Picking up on this theme, Bruna Casanova, a Relationship Manager in Brazil, said the days when strict gender roles decided which partner would plan for a family’s future are gone. Bruna’s tips for women to build a strong financial legacy for themselves and future generations of their families put the emphasis on education, confidence and awareness. “Knowledge is power,” she said. “It’s important for women to stay informed of structural changes that affect the investment landscape. A strong grasp on economic and technological advancements can help you make informed decisions about wealth planning.”

As a mother of young twins, a boy and a girl, Bruna’s thoughts about legacy extended beyond purely financial aspects. She’s helping the next generation grow into self-assured and responsible adults by raising a strong and independent daughter who’s prepared to meet the challenges that lie ahead, and a confident and considerate son who can find his place without reverting to gender stereotypes when it comes to money and more. “As equals in both professional and private matters, women must strive to build a world where they’re no longer held back by self-doubt in their own abilities.”

Talk openly about the challenges to reduce anxiety

Educating children to navigate the terrain that lies ahead in life is also top of mind for Nada Al Yazdi, a Senior Client Partner in Dubai. Nada has first-hand experience of the effect that outside events such as macroeconomic disruptions can have on a family’s finances. She believes that leaving a sound legacy to our children depends on our ability to have honest and open conversations within the family to prepare them for the ups and downs to come.

“The next generation know that the wealth created by their parents can disappear if it’s not invested wisely,” says Nada. “Many of my clients’ children are already experiencing anxiety about money.” Her three pieces of advice to reduce this anxiety revolve around providing a sense of control: set life goals, make a budget, and plan your wealth transfer in good time. “Stress related to money can affect every aspect of one’s life,” said Nada. “Loss of sleep, headaches, digestive issues, high blood pressure. It’s crucial to effectively manage your economic life and finances to minimise this money-induced anxiety.”

Take emotions out of the equation to protect your wealth

The anxieties surrounding investment decisions are just as familiar to Jia Hao Sng, Head of Mandate Advisory in Singapore.
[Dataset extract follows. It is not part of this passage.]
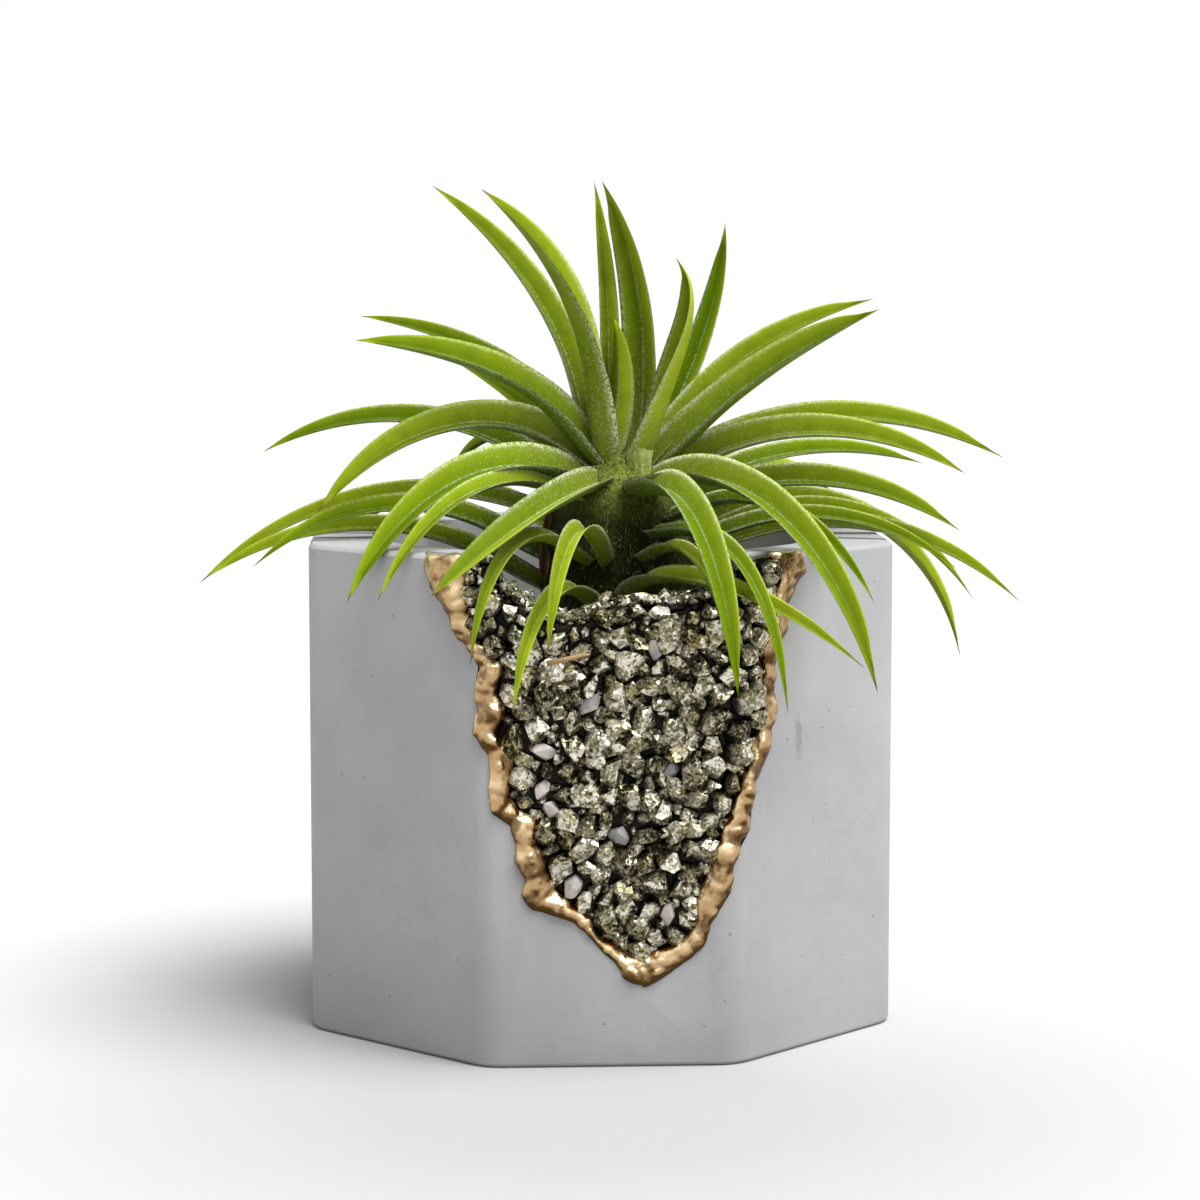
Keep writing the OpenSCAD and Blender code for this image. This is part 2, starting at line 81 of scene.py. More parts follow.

Jia Hao knows that investors’ ability to take a long-term view and build a lasting legacy is easier when they’re not experiencing the short-term rollercoaster of emotions that come with managing their own allocations and positions. “Investors often act impulsively when it’s their own money on the line,” says Jia Hao. “During downturns in the market, they tend to sell off investments too early. Then, without a rational approach to reinvesting, they fail to capitalise on the opportunistic strategies that emerge when things pick up again.”

Jia Hao and his colleagues in discretionary portfolio management help clients’ optimise their returns by allowing them to step back from day-to-day oversight of their allocations and positions. “It’s almost impossible for ultra-high-net worth clients to manage their wealth efficiently on their own. We have more than 150 portfolio managers and more than 100 research analysts covering different investment styles and asset classes, as well as sophisticated systems and infrastructure to manage all these investments in a holistic manner. This increases the client’s chances of good performance over the long term.”
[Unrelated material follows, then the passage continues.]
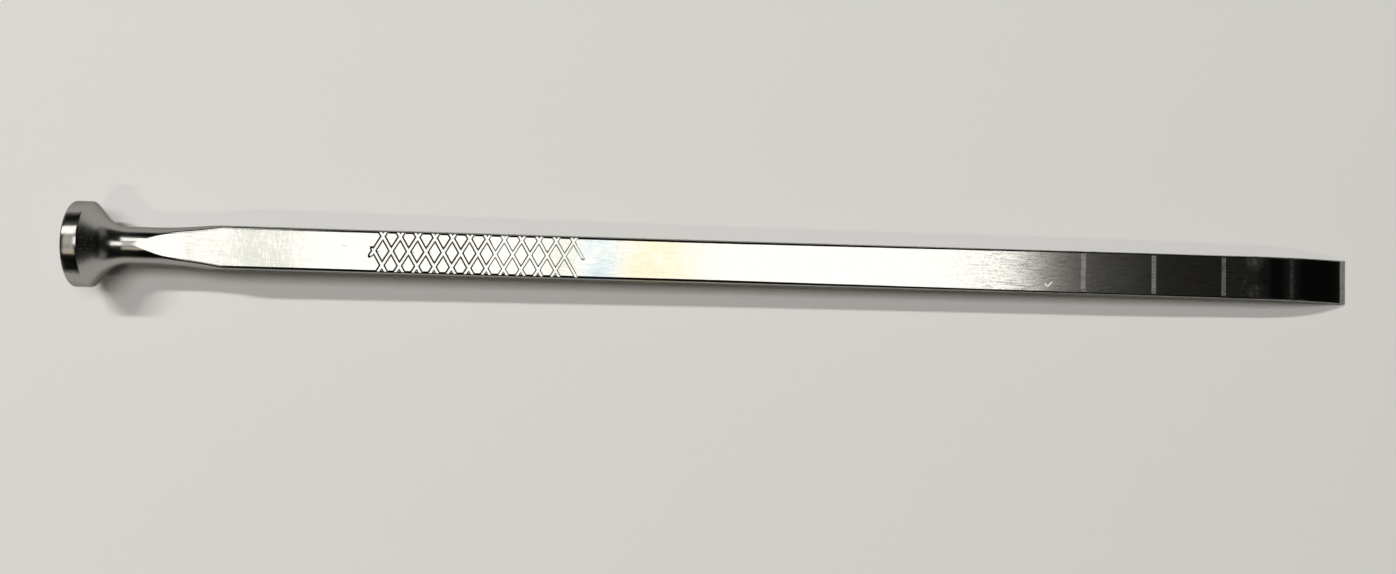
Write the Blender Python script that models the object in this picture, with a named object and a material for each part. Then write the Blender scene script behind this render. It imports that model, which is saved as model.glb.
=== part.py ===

Diversify your portfolio with different asset classes

Throughout the Wealth Architects series, we’ve also consulted experts in specific asset classes for insights into which asset classes offer the potential for cross-generational growth.
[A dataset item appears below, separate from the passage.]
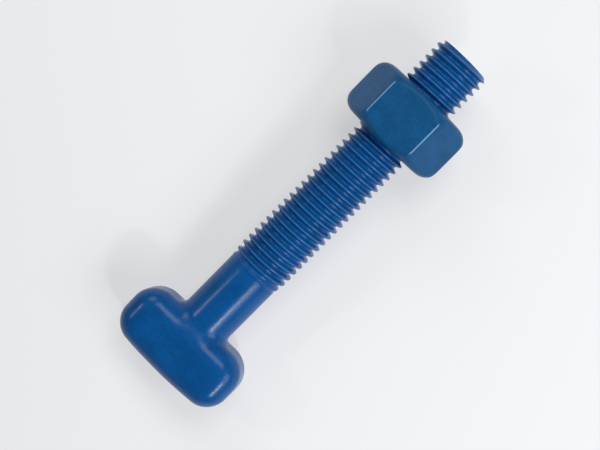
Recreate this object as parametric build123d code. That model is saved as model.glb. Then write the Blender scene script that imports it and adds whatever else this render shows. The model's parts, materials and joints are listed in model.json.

Private-market investments, where investors invest in instruments such as non-listed companies in high-growth sectors, are enticing for families looking to build a legacy of wealth because they aim to generate high returns over the longer term. “Be open-minded to new ideas,” advises Dr Giuseppe de Filippo, Head of Private Capital Markets, “hidden opportunities in private markets can’t be found if you don’t search thoroughly.” At the same time, he stresses the importance of selectivity. “Private markets are by nature opaque. Analyse an investment from all angles – don’t invest without doing your homework just because you fear missing out.” 

The world of digital assets was similarly opaque to most investors until a few years ago. Now, given the role it will play in the lives of the next generation, many wealth givers are embracing it as part of their broader portfolio. Aline Renda, Business Innovation Specialist, sounds a note of caution for those planning to bequeath crypto assets. “Digital assets worth millions are lost every year due to a lack of succession planning. No one lives forever, so it’s vital that you think about who currently has access to your crypto wallet and how can you ensure that the right people can access these funds in the event of your death.”

Despite the emergence of these intangible assets, bricks and mortar continue to appeal to wealth givers – not only because of real estate’s record as the best performing asset-class over the long term, but also its appeal as a tangible, robust legacy for heirs. In her ‘home truths’ for investors, Residential Broker Peggy Robillard cited the important of understanding local market dynamics: “Always rely on the insights of a local specialist,” she said. “And don’t be too fixed in your ideas – the right property investment depends on the location.”

Maintain your legacy by moving with the times

Throughout the series, we’ve spoken to Wealth Architects from every corner of the Julius Baer world – from Zurich to Brazil and Dubai to Singapore – reflecting the global expertise we provide when supporting internationally located wealth givers and receivers. What advice do our architects have for families seeking to leave a secure legacy when their assets and family members are spread across the world?

“No one advisor can honestly say that they have all the answers,” says Marco Sella-Rolando, Head of Wealth Planning International. “Whilst our skill is in taking a high-level, 30,000 feet helicopter view, the key is to select, harmonise and manage a professional service team around the family that can synthesise the various moving parts.”

Marco also adds context to our notions of leaving a permanent legacy. “‘Lasting outcomes’ is perhaps a misnomer in a world that turns with constant change in the legal, regulatory and tax environments,” says Marco. “Nothing is forever, but prudent and early focus on how planning might react to changes in life events will help ensure that forever doesn’t need to be such a long, or finite, term.” In legacy planning, it seems, as in other aspects of wealth management, regular review is key.